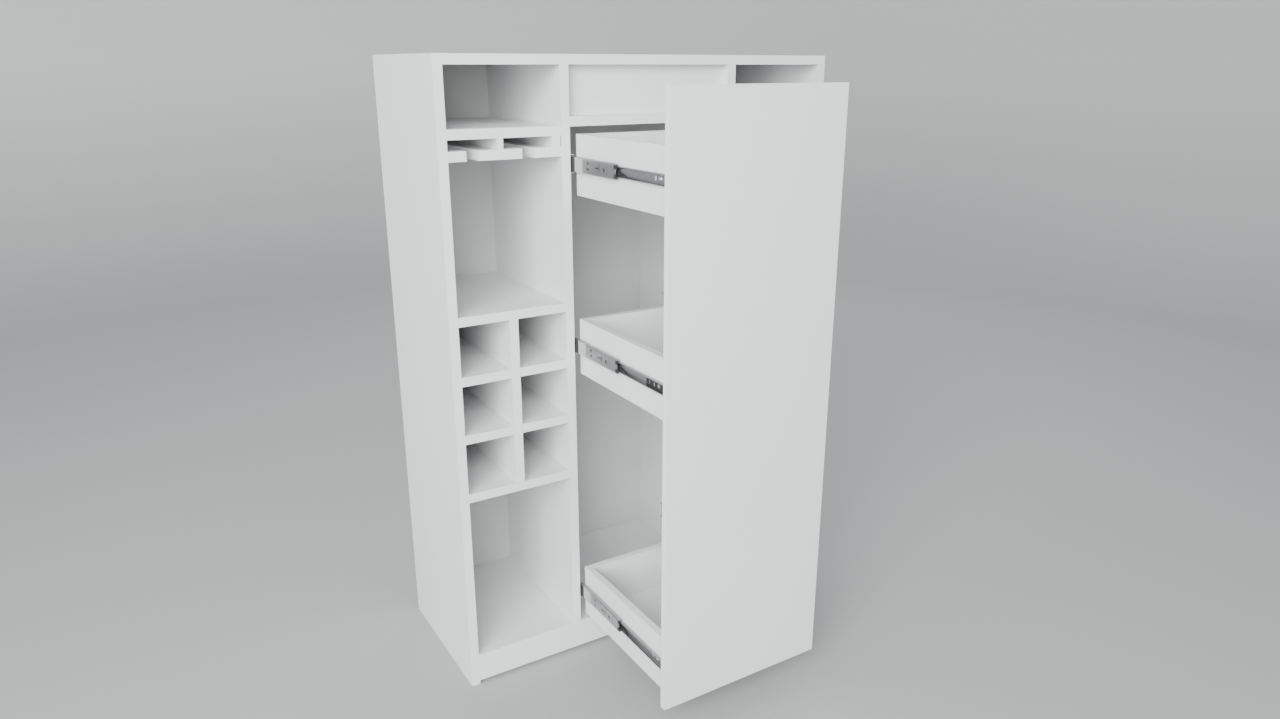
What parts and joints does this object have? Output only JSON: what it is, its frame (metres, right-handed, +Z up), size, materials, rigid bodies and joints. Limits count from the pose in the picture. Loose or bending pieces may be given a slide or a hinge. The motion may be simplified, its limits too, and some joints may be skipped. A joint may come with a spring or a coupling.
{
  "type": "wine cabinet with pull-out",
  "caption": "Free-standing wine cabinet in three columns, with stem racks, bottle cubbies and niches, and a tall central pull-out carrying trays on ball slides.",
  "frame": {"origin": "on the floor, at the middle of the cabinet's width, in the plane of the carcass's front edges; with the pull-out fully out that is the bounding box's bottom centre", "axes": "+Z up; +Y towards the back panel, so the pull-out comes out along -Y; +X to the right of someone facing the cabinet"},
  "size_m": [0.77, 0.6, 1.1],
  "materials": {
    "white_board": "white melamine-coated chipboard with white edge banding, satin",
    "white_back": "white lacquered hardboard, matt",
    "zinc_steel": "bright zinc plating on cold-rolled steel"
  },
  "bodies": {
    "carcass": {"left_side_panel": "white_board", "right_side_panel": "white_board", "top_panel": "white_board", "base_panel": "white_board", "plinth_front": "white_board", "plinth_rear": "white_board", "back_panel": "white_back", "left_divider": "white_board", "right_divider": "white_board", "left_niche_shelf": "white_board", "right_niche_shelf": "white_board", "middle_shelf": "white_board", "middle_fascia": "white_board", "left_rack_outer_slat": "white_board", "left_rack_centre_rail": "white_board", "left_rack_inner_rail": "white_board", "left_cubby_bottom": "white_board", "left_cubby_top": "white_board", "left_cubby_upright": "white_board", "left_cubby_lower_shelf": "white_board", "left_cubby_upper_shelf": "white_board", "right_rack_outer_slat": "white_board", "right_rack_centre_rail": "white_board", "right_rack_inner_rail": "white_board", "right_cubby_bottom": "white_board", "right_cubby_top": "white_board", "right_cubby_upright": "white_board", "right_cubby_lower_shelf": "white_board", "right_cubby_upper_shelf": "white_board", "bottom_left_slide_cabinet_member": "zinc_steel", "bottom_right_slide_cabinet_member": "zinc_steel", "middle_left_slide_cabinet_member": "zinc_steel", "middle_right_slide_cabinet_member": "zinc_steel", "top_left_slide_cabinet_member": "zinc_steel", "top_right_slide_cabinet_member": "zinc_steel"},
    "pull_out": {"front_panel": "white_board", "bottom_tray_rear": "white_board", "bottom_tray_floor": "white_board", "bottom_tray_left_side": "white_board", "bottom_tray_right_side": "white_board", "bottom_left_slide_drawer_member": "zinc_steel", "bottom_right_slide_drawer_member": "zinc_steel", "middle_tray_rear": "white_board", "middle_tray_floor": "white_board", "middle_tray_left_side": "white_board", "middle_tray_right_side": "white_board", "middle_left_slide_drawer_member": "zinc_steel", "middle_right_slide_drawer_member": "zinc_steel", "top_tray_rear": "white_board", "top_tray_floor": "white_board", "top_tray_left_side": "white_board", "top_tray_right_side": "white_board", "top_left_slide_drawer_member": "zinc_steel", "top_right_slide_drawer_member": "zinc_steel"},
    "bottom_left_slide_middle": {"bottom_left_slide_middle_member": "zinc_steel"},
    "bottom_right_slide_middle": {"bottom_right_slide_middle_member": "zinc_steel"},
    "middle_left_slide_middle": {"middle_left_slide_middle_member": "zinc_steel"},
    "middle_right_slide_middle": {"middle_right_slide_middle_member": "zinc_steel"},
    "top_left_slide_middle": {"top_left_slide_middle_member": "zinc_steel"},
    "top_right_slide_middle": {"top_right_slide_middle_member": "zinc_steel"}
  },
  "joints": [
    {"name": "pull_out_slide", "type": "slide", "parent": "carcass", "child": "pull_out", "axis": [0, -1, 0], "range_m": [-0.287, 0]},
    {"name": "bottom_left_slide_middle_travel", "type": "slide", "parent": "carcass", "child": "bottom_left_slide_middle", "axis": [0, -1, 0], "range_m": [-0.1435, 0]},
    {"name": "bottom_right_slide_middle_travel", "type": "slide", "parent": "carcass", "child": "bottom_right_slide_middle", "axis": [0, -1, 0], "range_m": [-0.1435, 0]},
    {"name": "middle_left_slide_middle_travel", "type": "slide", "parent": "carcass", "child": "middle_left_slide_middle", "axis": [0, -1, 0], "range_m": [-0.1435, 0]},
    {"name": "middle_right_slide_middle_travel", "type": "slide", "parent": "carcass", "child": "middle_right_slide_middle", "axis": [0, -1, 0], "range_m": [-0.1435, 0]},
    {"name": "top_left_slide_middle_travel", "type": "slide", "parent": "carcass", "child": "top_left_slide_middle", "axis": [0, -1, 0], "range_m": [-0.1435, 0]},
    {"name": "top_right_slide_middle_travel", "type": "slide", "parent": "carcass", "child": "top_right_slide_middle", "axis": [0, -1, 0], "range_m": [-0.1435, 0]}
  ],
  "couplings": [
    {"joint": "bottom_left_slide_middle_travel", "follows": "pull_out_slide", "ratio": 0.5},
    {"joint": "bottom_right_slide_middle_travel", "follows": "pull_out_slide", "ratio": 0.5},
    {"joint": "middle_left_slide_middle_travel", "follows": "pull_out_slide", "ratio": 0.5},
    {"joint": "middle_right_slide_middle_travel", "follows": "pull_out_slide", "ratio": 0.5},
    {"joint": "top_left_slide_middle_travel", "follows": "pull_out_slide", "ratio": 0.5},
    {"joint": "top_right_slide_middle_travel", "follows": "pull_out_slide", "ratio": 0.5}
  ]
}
▬▬▬▬▬▬▬▬▬▬
Short problem:
Copy the material above verbatim.

Full response:
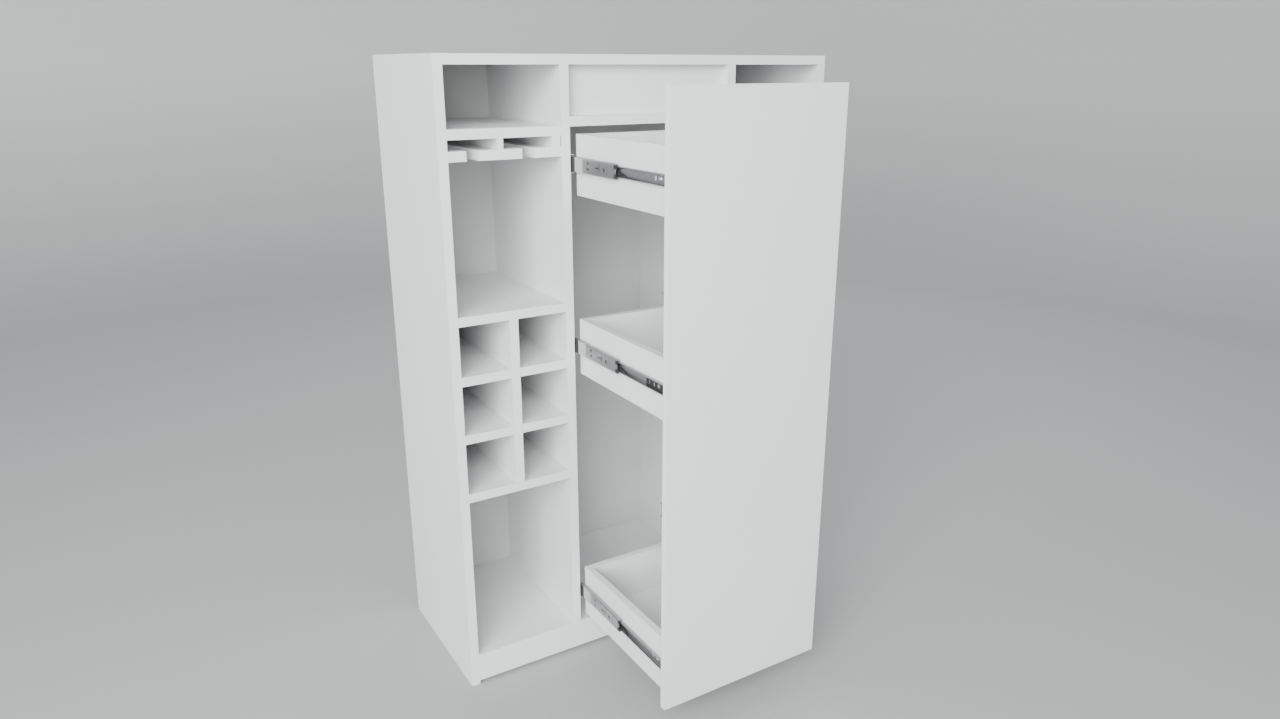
What parts and joints does this object have? Output only JSON: what it is, its frame (metres, right-handed, +Z up), size, materials, rigid bodies and joints. Limits count from the pose in the picture. Loose or bending pieces may be given a slide or a hinge. The motion may be simplified, its limits too, and some joints may be skipped. A joint may come with a spring or a coupling.
{
  "type": "wine cabinet with pull-out",
  "caption": "Free-standing wine cabinet in three columns, with stem racks, bottle cubbies and niches, and a tall central pull-out carrying trays on ball slides.",
  "frame": {"origin": "on the floor, at the middle of the cabinet's width, in the plane of the carcass's front edges; with the pull-out fully out that is the bounding box's bottom centre", "axes": "+Z up; +Y towards the back panel, so the pull-out comes out along -Y; +X to the right of someone facing the cabinet"},
  "size_m": [0.77, 0.6, 1.1],
  "materials": {
    "white_board": "white melamine-coated chipboard with white edge banding, satin",
    "white_back": "white lacquered hardboard, matt",
    "zinc_steel": "bright zinc plating on cold-rolled steel"
  },
  "bodies": {
    "carcass": {"left_side_panel": "white_board", "right_side_panel": "white_board", "top_panel": "white_board", "base_panel": "white_board", "plinth_front": "white_board", "plinth_rear": "white_board", "back_panel": "white_back", "left_divider": "white_board", "right_divider": "white_board", "left_niche_shelf": "white_board", "right_niche_shelf": "white_board", "middle_shelf": "white_board", "middle_fascia": "white_board", "left_rack_outer_slat": "white_board", "left_rack_centre_rail": "white_board", "left_rack_inner_rail": "white_board", "left_cubby_bottom": "white_board", "left_cubby_top": "white_board", "left_cubby_upright": "white_board", "left_cubby_lower_shelf": "white_board", "left_cubby_upper_shelf": "white_board", "right_rack_outer_slat": "white_board", "right_rack_centre_rail": "white_board", "right_rack_inner_rail": "white_board", "right_cubby_bottom": "white_board", "right_cubby_top": "white_board", "right_cubby_upright": "white_board", "right_cubby_lower_shelf": "white_board", "right_cubby_upper_shelf": "white_board", "bottom_left_slide_cabinet_member": "zinc_steel", "bottom_right_slide_cabinet_member": "zinc_steel", "middle_left_slide_cabinet_member": "zinc_steel", "middle_right_slide_cabinet_member": "zinc_steel", "top_left_slide_cabinet_member": "zinc_steel", "top_right_slide_cabinet_member": "zinc_steel"},
    "pull_out": {"front_panel": "white_board", "bottom_tray_rear": "white_board", "bottom_tray_floor": "white_board", "bottom_tray_left_side": "white_board", "bottom_tray_right_side": "white_board", "bottom_left_slide_drawer_member": "zinc_steel", "bottom_right_slide_drawer_member": "zinc_steel", "middle_tray_rear": "white_board", "middle_tray_floor": "white_board", "middle_tray_left_side": "white_board", "middle_tray_right_side": "white_board", "middle_left_slide_drawer_member": "zinc_steel", "middle_right_slide_drawer_member": "zinc_steel", "top_tray_rear": "white_board", "top_tray_floor": "white_board", "top_tray_left_side": "white_board", "top_tray_right_side": "white_board", "top_left_slide_drawer_member": "zinc_steel", "top_right_slide_drawer_member": "zinc_steel"},
    "bottom_left_slide_middle": {"bottom_left_slide_middle_member": "zinc_steel"},
    "bottom_right_slide_middle": {"bottom_right_slide_middle_member": "zinc_steel"},
    "middle_left_slide_middle": {"middle_left_slide_middle_member": "zinc_steel"},
    "middle_right_slide_middle": {"middle_right_slide_middle_member": "zinc_steel"},
    "top_left_slide_middle": {"top_left_slide_middle_member": "zinc_steel"},
    "top_right_slide_middle": {"top_right_slide_middle_member": "zinc_steel"}
  },
  "joints": [
    {"name": "pull_out_slide", "type": "slide", "parent": "carcass", "child": "pull_out", "axis": [0, -1, 0], "range_m": [-0.287, 0]},
    {"name": "bottom_left_slide_middle_travel", "type": "slide", "parent": "carcass", "child": "bottom_left_slide_middle", "axis": [0, -1, 0], "range_m": [-0.1435, 0]},
    {"name": "bottom_right_slide_middle_travel", "type": "slide", "parent": "carcass", "child": "bottom_right_slide_middle", "axis": [0, -1, 0], "range_m": [-0.1435, 0]},
    {"name": "middle_left_slide_middle_travel", "type": "slide", "parent": "carcass", "child": "middle_left_slide_middle", "axis": [0, -1, 0], "range_m": [-0.1435, 0]},
    {"name": "middle_right_slide_middle_travel", "type": "slide", "parent": "carcass", "child": "middle_right_slide_middle", "axis": [0, -1, 0], "range_m": [-0.1435, 0]},
    {"name": "top_left_slide_middle_travel", "type": "slide", "parent": "carcass", "child": "top_left_slide_middle", "axis": [0, -1, 0], "range_m": [-0.1435, 0]},
    {"name": "top_right_slide_middle_travel", "type": "slide", "parent": "carcass", "child": "top_right_slide_middle", "axis": [0, -1, 0], "range_m": [-0.1435, 0]}
  ],
  "couplings": [
    {"joint": "bottom_left_slide_middle_travel", "follows": "pull_out_slide", "ratio": 0.5},
    {"joint": "bottom_right_slide_middle_travel", "follows": "pull_out_slide", "ratio": 0.5},
    {"joint": "middle_left_slide_middle_travel", "follows": "pull_out_slide", "ratio": 0.5},
    {"joint": "middle_right_slide_middle_travel", "follows": "pull_out_slide", "ratio": 0.5},
    {"joint": "top_left_slide_middle_travel", "follows": "pull_out_slide", "ratio": 0.5},
    {"joint": "top_right_slide_middle_travel", "follows": "pull_out_slide", "ratio": 0.5}
  ]
}